The Harlem Globetrotters have visited the Connexin Live Arena on two occasions, first playing on 14 October 2022 as part of the Spread Game Tour before returning on 25 February 2024 as part of the team's 2024 World Tour.

The arena hosted its first professional wrestling event in 2019 with the visit of WWE NXT UK between 15 and 16 November. The World Wrestling Entertainment brand had last visited Hull's Ice Arena in 2005, with the visit playing host a return for former Hull Kingston Rovers professional rugby league player Luke Menzies, going by the stage name of Ridge Holland, to the city. The World Snooker Tour Championship took place in 2023 with Shaun Murphy lifting the title, and World Seniors Snooker have hosted their Seniors UK Championship and 900 series events at the venue.

Graduation ceremonies for the University of Hull have been held at the Connexin Live Arena since July 2019, with the first ceremonies held initially as a trial of the venue to replace Hull City Hall as the ceremony's main venue.
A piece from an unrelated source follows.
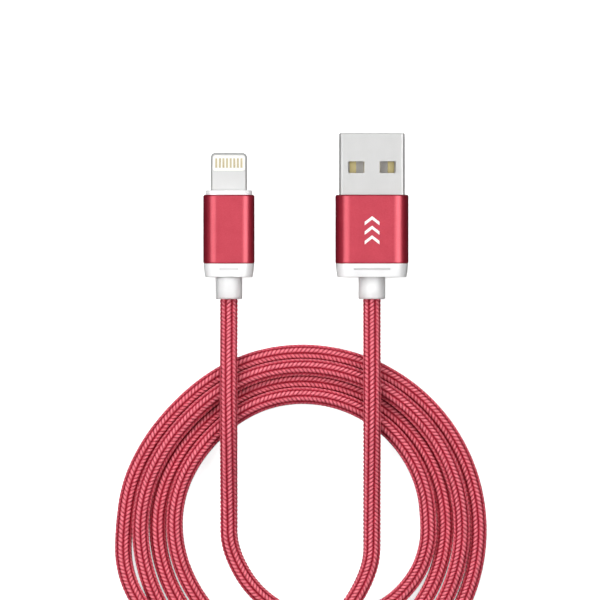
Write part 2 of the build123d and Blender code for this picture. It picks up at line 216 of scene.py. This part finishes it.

Political party Reform UK held a launch event on 28 February 2025 at the Connexin Live Arena for Luke Campbell's 2025 campaign to be Mayor of Hull and East Yorkshire, with 2,000 supporters attending the event and party members including leader Nigel Farage and East Riding councillor for Bridlington Central and Old Town Maria Bowtell also speaking.